David Bowie, ever the showman, released his album Blackstar two days before the liver cancer he had kept secret for eighteen months took his life. It’s impossible to hear the album now and hear it as anything other than a man singing about his own death. One of the standout tracks, “Lazarus,” opens with this line: “Look up here, I’m in Heaven.” Then the album closes with “I Can’t Give Everything Away” where Bowie sings, “I know something is very wrong.” Still, in spite of the context around its release, this is a beautiful, at times even uplifting, album from one of the world’s greatest artists.

On March 24 this year I saw an ad for a concert I really wanted to go to. But the ticket was going to be expensive and I had seen the artist before. For maybe an hour I flip-flopped, fighting myself internally. It’s too expensive! But who knows when you’ll have the chance to see him again! But you’ve already seen him! But it was amazing! Finally I decided to go. Fortunately tickets hadn’t sold out while I was wavering. The next night I saw Prince play a show alone, just him and a piano. This was probably the best show I’ve ever seen. The amount of energy he had, the giant personality coming from his tiny frame, the sheer musical talent, kept me in awe for two hours. Less than a month later, Prince died from an overdose of painkillers. I literally didn’t believe it when I first found out. There was no sign of anything wrong that night, no sign of the chronic pain he was suffering that led to his death. He gave everything he had to the audience. I’ve said it before, and I’ll say it here, in print: Prince was pop’s greatest genius.

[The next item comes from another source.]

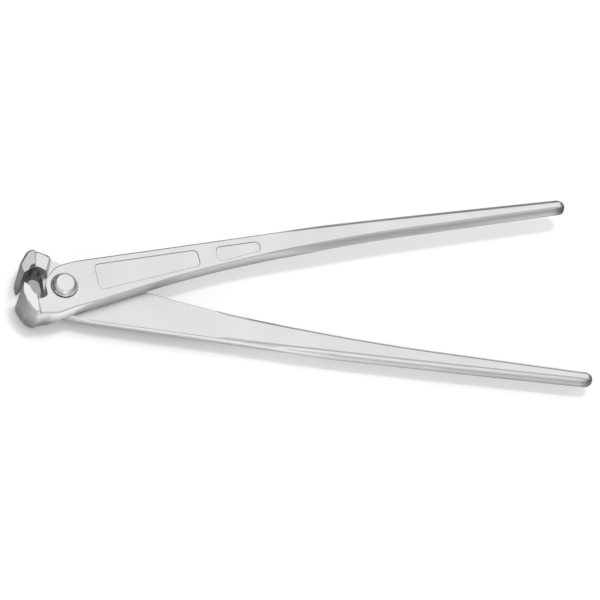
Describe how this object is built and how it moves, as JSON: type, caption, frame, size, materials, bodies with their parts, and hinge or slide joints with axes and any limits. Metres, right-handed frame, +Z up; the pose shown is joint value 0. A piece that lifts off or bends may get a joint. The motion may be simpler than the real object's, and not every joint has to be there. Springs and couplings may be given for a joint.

I was driving to Montreal with my girlfriend when I found out Leonard Cohen died. We had already listened to his newest album, You Want it Darker, earlier in the drive. “Oh shit,” my girlfriend half yelled. I thought she had spilled something. We drove silently for awhile. She had memories of listening to Leonard Cohen with her mom and brother growing up. She was sad. I had only ever really dabbled in Cohen’s music before, but I had memories of him too. I remembered the first of his albums I bought when I was in high school and only knew him because of Jeff Buckley’s version of “Hallelujah.” I remembered a friend forcing  me to listen to “I’m Your Man” on repeat because she was obsessed with it after it appeared on a show she liked. So we both sat in the car and felt sad about losing someone we had never met, but who had been a presence in each of our lives for a long time. As 2016 comes to an unhappy and uncertain close, the words that keep coming to mind are from the title track of Cohen’s final album: “You want it darker. We kill the light.”